An excerpt from Antichrist Before the Day of the Lord:
Then we who are alive, who are left, will be suddenly caught up together with them in the clouds to meet the Lord in the air. And so we will always be with the Lord (1 Thess 4:17)
The dead in Christ will receive their new bodies first, followed by those who are alive and left at the parousia of Christ. Then at the same time both groups will be caught up in the clouds to meet the Lord in the air. Clouds are a common feature of theophanies accompanying divine presence. It is in those clouds we meet and experience God’s presence in his Son. It is often assumed that the alive will receive their new bodies as they are being raptured to the sky. But the text does not state this. Presumably, the alive in their newly transformed bodies will join with the newly resurrected on earth as a testimony to the world, then shortly after that union they will be raptured. It should not be assumed the dead in Christ are raptured before the alive in Christ. The dead in Christ receive their transformed bodies before the alive receive theirs, but both groups—the resurrected and the remnant—will be united together on earth before they are raptured at the same time.
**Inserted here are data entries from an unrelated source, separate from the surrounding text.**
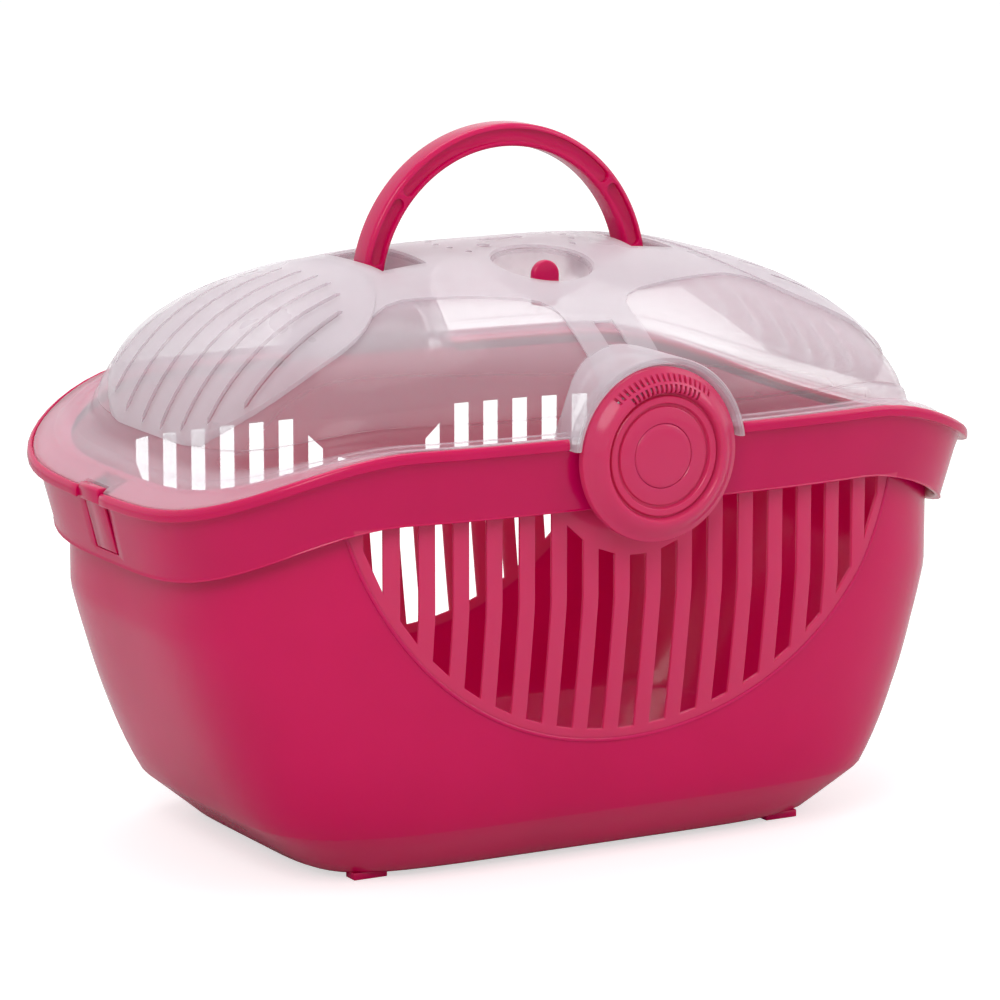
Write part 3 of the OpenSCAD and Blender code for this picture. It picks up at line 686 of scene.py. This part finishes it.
def tub_fittings():
    """Feet, the shelf behind each latch and the ears that carry its pin."""
    tub, lid, latch = sizes("tub"), sizes("lid"), sizes("latch")
    half_width = tub.rim_width / 2
    bm = bmesh.new()
    for sx in (-1, 1):
        for sy in (-1, 1):
            block(bm, (sx * 0.129 - 0.01, sy * 0.086 - 0.005, 0), (sx * 0.129 + 0.01, sy * 0.086 + 0.005, 0.0042))
    half = lid.collar + 0.001 + tub.wall
    pivot_y = half_width - latch.sink - 0.007
    pivot_z = latch.centre - latch.pivot_drop
    for s in (-1, 1):
        edge = sorted((s * (half_width - tub.lip_out - 0.0011), s * (half_width - tub.inset - 0.001)))
        block(bm, (-half, edge[0], tub.rim_z - 0.001 - tub.wall), (half, edge[1], tub.rim_z - 0.001))
        for x in (-0.00925, 0.00925):
            pin_mesh(bm, (x - 0.00325, s * pivot_y, pivot_z), (x + 0.00325, s * pivot_y, pivot_z), 0.0042)
            ear = sorted((s * pivot_y, s * (half_width - tub.inset - 0.001)))
            block(bm, (x - 0.0032, ear[0], pivot_z - 0.0041), (x + 0.0032, ear[1], pivot_z + 0.0041))
    bmesh.ops.recalc_face_normals(bm, faces=bm.faces)
    made = mesh_object(bm, "tub_fittings")
    soften(made, 0.0006)
    return made


def grille_line(s):
    """The raised line that frames the slots, on the front (s=-1) or rear."""
    tub, grille = sizes("tub"), sizes("grille")
    radius = grille.radius + 0.006
    centre = grille.low + grille.radius
    top = tub.rim_z - tub.skirt + 0.001
    reach = math.degrees(math.acos((centre - top) / radius))
    rings = []
    for i in range(81):
        angle = math.radians(-reach + 2 * reach * i / 80)
        along = Vector((math.cos(angle), 0, math.sin(angle)))
        across = Vector((math.sin(angle), 0, -math.cos(angle)))
        base = Vector((0, 0, centre)) + across * radius
        on_wall = wall_point(base.x, base.z)
        rings.append([on_wall + across * (0.0011 * math.cos(t)) + Vector((0, 0.0009 * math.sin(t), 0))
                      for t in (math.tau * j / 10 for j in range(10))])
    if s > 0:
        rings = [[Vector((-p.x, -p.y, p.z)) for p in r] for r in rings]
    bm = bmesh.new()
    loft(bm, rings, start=True, end=True)
    bmesh.ops.recalc_face_normals(bm, faces=bm.faces)
    return mesh_object(bm, "grille_line_front" if s < 0 else "grille_line_rear")


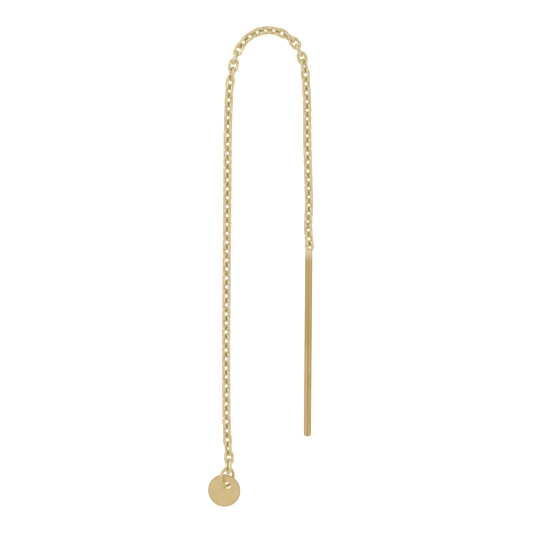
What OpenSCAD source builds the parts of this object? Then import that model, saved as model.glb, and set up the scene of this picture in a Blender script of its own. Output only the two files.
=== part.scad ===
// Threader earring, lying flat: a disc on a jump ring, a long cable chain laid in an arch, and a straight bar.
// Millimetres. The surface that it lies on is z = 0, the bar points along -Y and the arch is at +Y.

/* [Disc] */
// Diameter of the disc
disc_d = 4.04; // [3.9:0.02:4.2]
// Thickness of the disc
disc_t = 0.25; // [0.2:0.01:0.26]
// Rounding of the disc's outer edge
disc_round = 0.08; // [0.04:0.01:0.09]
// Diameter of the hole that the jump ring goes through
hole_d = 0.88; // [0.86:0.01:1]
// Distance from the disc's middle to the hole's middle
hole_offset = 0.78; // [0.76:0.01:0.8]

/* [Jump ring] */
// Outer diameter of the jump ring
ring_d = 2.62; // [2.6:0.01:2.64]
// Thickness of its wire
ring_wire = 0.36; // [0.3:0.01:0.37]

/* [Chain] */
// Outer width of a link
link_w = 1.34; // [1.3:0.01:1.36]
// Thickness of its wire
link_wire = 0.34; // [0.28:0.01:0.34]
// Inner length of a link
link_inner = 1.26; // [1.24:0.01:1.28]
// Inner length of the end link, which is shorter and soldered to the bar
end_inner = 0.86; // [0.84:0.01:0.9]

/* [Threader bar] */
// Diameter of the bar
bar_d = 0.92; // [0.8:0.01:1]
// Length of the bar, without the link at its top
bar_l = 23.25; // [22:0.05:24]
// Rounding of the bar's free end
tip_round = 0.32; // [0.2:0.01:0.4]
// Rounding of the bar's end at the chain
shoulder_round = 0.12; // [0.05:0.01:0.2]

/* [Hidden] */
$fn = 48;

// Where the disc's middle is seen from above, and how it lies: its edge leans on the surface, its hole side is up
disc_at = [-4.6, -28.05];
disc_tilt = 12;
disc_uphill = 32;
hole_bearing = 56;

// Middle of the jump ring seen from above, the bearing of its level diameter and how steeply it leans
ring_at = [-4.25, -26.36];
ring_bearing = 76;
ring_lean = 47.4;
ring_lift = 0.01;

// Top of the bar seen from above, and the bearing that it points along
bar_at = [5.98, 1.95];
bar_bearing = -90.46;

// Links 1 to 79 are loose and the first of them holds the jump ring. The last link is soldered to the bar.
loose_links = 79;
end_link = 80;

// Centre line of a link: two half circles of this radius joined by two straight sides
bend_r = (link_w - link_wire) / 2;

// Each link is rolled half a right angle, to the left and to the right in turn, as a chain lies on a flat surface
lie_roll = 45;

// The chain's route. A row gives a link's number, the place of its middle and the twist added to its roll.
// The twist turns the chain by a quarter at each side of the arch, where it shows one flat link and one on edge.
LINK = 0;
X = 1;
Y = 2;
Z = 3;
TWIST = 4;
ROUTE = [
    // link, x, y, z, twist
    [0, -4.00, -26.30, 1.50, -22],
    [1, -4.05, -25.00, 1.02, -22],
    [2, -4.00, -23.90, 0.80, -16],
    [3, -4.10, -22.80, 0.70, -11],
    [4, -4.20, -21.70, 0.58, -6],
    [5, -4.25, -20.58, 0.53, 0],
    [12, -4.35, -12.75, 0.53, 0],
    [22, -4.30, -1.50, 0.53, 0],
    [32, -4.20, 9.65, 0.53, 0],
    [40, -4.10, 18.55, 0.53, 0],
    [43, -3.95, 21.85, 0.56, -3],
    [44, -3.85, 22.95, 0.62, -7],
    [45, -3.65, 24.00, 0.66, -24],
    [46, -3.45, 25.05, 0.67, -43],
    [47, -3.20, 26.05, 0.70, -56],
    [48, -2.80, 27.05, 0.62, -74],
    [49, -2.20, 27.95, 0.62, -86],
    [50, -1.40, 28.70, 0.54, -90],
    [52, 0.55, 29.45, 0.55, -88],
    [54, 2.60, 29.10, 0.58, -80],
    [55, 3.50, 28.55, 0.65, -68],
    [56, 4.25, 27.85, 0.68, -59],
    [57, 4.75, 26.95, 0.70, -40],
    [58, 5.15, 26.00, 0.68, -24],
    [59, 5.40, 25.00, 0.65, -12],
    [60, 5.55, 23.90, 0.60, -6],
    [62, 5.70, 21.65, 0.53, 0],
    [68, 5.80, 15.20, 0.53, 0],
    [73, 5.95, 9.70, 0.53, 0],
    [75, 6.00, 7.62, 0.53, 0],
    [77, 5.90, 5.54, 0.54, 0],
    [78, 5.90, 4.52, 0.53, 0],
    [79, 6.00, 3.39, 0.53, 0],
    [80, 6.05, 2.50, 0.48, -10],
    [81, 6.05, 1.20, 0.46, -10],
];
last_row = len(ROUTE) - 1;

// A straight line's value at part u of the way from a to b
function between(a, b, u) = a + (b - a) * u;

// The row of the route at or before link n
function row_of(n) = min(last_row - 1, max([for (i = [0:last_row]) if (ROUTE[i][LINK] <= n) i]));

// How fast column c changes from row i to the next
function rise(i, c) = (ROUTE[i + 1][c] - ROUTE[i][c]) / (ROUTE[i + 1][LINK] - ROUTE[i][LINK]);

// How fast column c changes at row i, between the stretches before and after it
function slope(i, c) =
    i == 0 ? rise(0, c)
    : i == last_row ? rise(i - 1, c)
    : let (before = ROUTE[i][LINK] - ROUTE[i - 1][LINK], after = ROUTE[i + 1][LINK] - ROUTE[i][LINK])
      (rise(i - 1, c) * after + rise(i, c) * before) / (before + after);

// Column c on a smooth curve through the rows
function smooth(n, c) =
    let (
        i = row_of(n),
        links = ROUTE[i + 1][LINK] - ROUTE[i][LINK],
        u = (n - ROUTE[i][LINK]) / links,
        ease = u * u * (3 - 2 * u)
    )
    between(ROUTE[i][c], ROUTE[i + 1][c], ease)
    + links * slope(i, c) * u * (1 - u) * (1 - u)
    - links * slope(i + 1, c) * u * u * (1 - u);

// Column c on straight lines between the rows
function straight(n, c) =
    let (i = row_of(n))
    ROUTE[i][c] + rise(i, c) * (n - ROUTE[i][LINK]);

function middle_of(n) = [smooth(n, X), smooth(n, Y), straight(n, Z)];
function roll_of(n) = (n % 2 == 0 ? lie_roll : -lie_roll) + straight(n, TWIST);

// A quarter circle of points from angle a, about (x, y), for the outline of a turned part
function corner(x, y, r, a) = [for (step = [0:6]) [x + r * cos(a + 15 * step), y + r * sin(a + 15 * step)]];

// One link about its own middle, its length along X and its width along Y
module link(inner) {
    side_l = inner + link_wire - 2 * bend_r;
    for (end = [-1, 1]) {
        translate([end * side_l / 2, 0, 0])
            rotate([0, 0, -90 * end])
                rotate_extrude(angle = 180)
                    translate([bend_r, 0])
                        circle(d = link_wire);
        translate([-side_l / 2, end * bend_r, 0])
            rotate([0, 90, 0])
                cylinder(d = link_wire, h = side_l);
    }
}

// Link n in its place, pointing from the link before it to the link after it
module placed_link(n, inner) {
    run = middle_of(n + 1) - middle_of(n - 1);
    climb = atan2(run[2], norm([run[0], run[1]]));
    bearing = atan2(run[1], run[0]);
    translate(middle_of(n))
        rotate([roll_of(n), -climb, bearing])
            link(inner);
}

// The flat round charm, its rim rounded, with one hole off its middle
module disc() {
    r = disc_d / 2;
    half = disc_t / 2;
    outline = concat(
        [[0, -half]],
        corner(r - disc_round, disc_round - half, disc_round, -90),
        corner(r - disc_round, half - disc_round, disc_round, 0),
        [[0, half]]
    );
    middle_z = r * sin(disc_tilt) + half * cos(disc_tilt);
    color("#d8bd7c")
        translate([disc_at[0], disc_at[1], middle_z])
            rotate([0, 0, disc_uphill])
                rotate([0, -disc_tilt, 0])
                    difference() {
                        rotate_extrude()
                            polygon(outline);
                        rotate([0, 0, hole_bearing - disc_uphill])
                            translate([hole_offset, 0, -disc_t])
                                cylinder(d = hole_d, h = 2 * disc_t);
                    }
}

// The ring leans across the disc's rim: its left side is over the disc and its right side is under it
module jump_ring() {
    ring_r = (ring_d - ring_wire) / 2;
    middle_z = ring_r * sin(ring_lean) + ring_wire / 2 + ring_lift;
    color("#d6b974")
        translate([ring_at[0], ring_at[1], middle_z])
            rotate([0, 0, ring_bearing])
                rotate([ring_lean, 0, 0])
                    rotate_extrude()
                        translate([ring_r, 0])
                            circle(d = ring_wire);
}

// The loose links, each clear of the next
module chain() {
    color("#dcc48a")
        for (n = [1:loose_links])
            placed_link(n, link_inner);
}

// The straight post, its free end rounded for threading, with the chain's last link soldered into its top
module threader_bar() {
    r = bar_d / 2;
    outline = concat(
        [[0, 0]],
        corner(r - shoulder_round, shoulder_round, shoulder_round, -90),
        corner(r - tip_round, bar_l - tip_round, tip_round, 0),
        [[0, bar_l]]
    );
    color("#cfb36c") {
        translate([bar_at[0], bar_at[1], r])
            rotate([0, 90, bar_bearing])
                rotate_extrude()
                    polygon(outline);
        placed_link(end_link, end_inner);
    }
}

disc();
jump_ring();
chain();
threader_bar();
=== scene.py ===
"""Threader earring lying on a white surface, seen from straight above.

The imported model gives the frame. Each piece is built here as a finer mesh in its node's own place. Lengths
are in millimetres until a mesh is finished, and in metres in Blender. +Y runs up the photo and +Z out of it.
"""
import math

import bmesh
import bpy
import numpy as np
from mathutils import Euler, Matrix, Vector


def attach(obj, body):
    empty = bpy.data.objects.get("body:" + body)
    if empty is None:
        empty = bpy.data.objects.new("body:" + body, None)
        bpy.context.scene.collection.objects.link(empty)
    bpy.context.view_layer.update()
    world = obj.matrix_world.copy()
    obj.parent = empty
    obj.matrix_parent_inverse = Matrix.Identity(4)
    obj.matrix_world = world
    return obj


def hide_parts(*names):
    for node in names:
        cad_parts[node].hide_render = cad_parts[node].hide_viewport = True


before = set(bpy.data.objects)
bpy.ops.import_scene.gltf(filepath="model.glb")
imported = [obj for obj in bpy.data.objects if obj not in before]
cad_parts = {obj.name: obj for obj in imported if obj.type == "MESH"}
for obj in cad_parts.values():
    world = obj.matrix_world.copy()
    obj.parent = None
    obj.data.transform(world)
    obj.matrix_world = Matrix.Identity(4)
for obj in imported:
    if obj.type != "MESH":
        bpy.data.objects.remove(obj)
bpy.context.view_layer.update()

MM = 0.001
BODY = "root"

# Disc, as in the part's source, but its rim reaches a little further out and its hole is a little smaller
DISC_R = 2.05
DISC_T = 0.25
DISC_ROUND = 0.08
DISC_AT = (-4.6, -28.05)
DISC_TILT = 12
DISC_UPHILL = 32
HOLE_R = 0.42
HOLE_OFFSET = 0.78
HOLE_BEARING = 56
HOLE_ROUND = 0.04
DISC_AROUND = 144

# Jump ring, in the source's place, with the real ring's wire. Its butt joint is at this part of a turn.
RING_R = 1.13
RING_WIRE = 0.39
RING_AT = (-4.25, -26.36)
RING_BEARING = 76
RING_LEAN = 47.4
RING_LIFT = 0.01
RING_JOINT = 0.62
RING_JOINT_W = 0.006
RING_JOINT_PINCH = 0.10
RING_STEPS = 120
RING_JOINT_STEP = 0.0025

# Links: a hair wider than the source's, with the real chain's wire. Each just spans the way to its
# neighbours, and its hold on them has this much play. Only the first, at the jump ring, hangs slack and
# has its full inner length.
LINK_WIRE = 0.39
LINK_BEND_R = 0.485
LINK_PLAY = 0.022
FIRST_LINK_INNER = 1.28
LINK_FUSED_L = 0.11
LINK_BEND_STEPS = 14
LINK_SIDE_STEPS = 8
NEIGHBOUR_WITHIN = 1.5

# Threader bar, the dome of solder on its top and the link that it holds
BAR_R = 0.46
BAR_L = 23.25
BAR_AT = (5.98, 1.95)
BAR_BEARING = -90.46
TIP_ROUND = 0.32
SHOULDER_ROUND = 0.05
SOLDER_REACH = 0.24
SOLDER_SPREAD = 0.44
SOLDER_DEPTH = 0.25
END_LINK_SIDE = 0.12
END_LINK_AT = (6.05, 2.50, 0.48)
END_LINK_RUN = (0.05, -2.19, -0.07)
END_LINK_ROLL = 35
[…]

Most translations indicate this picture, but the Greek text is explicit: hama (“together” or “at the same time”) syn (“with”) autois (“them”) harpagēsometha (“snatched away”). Joseph Plevnik summarizes this depiction:
The first act at the Lord’s coming from heaven is that the deceased faithful are brought back to life; then only, once they have been reunited with the living, is everyone taken up by the clouds to meet the Lord. These pointers [“first,” “then,” “together with”]. . . insist on this sequence of acts. The surviving faithful have no advantage over the deceased: the latter are brought to life, join the living, and are, together with the living, taken up by the clouds. Paul and the Parousia: An Exegetical and Theological Investigation (Peabody: Hendrickson, 1997), 82.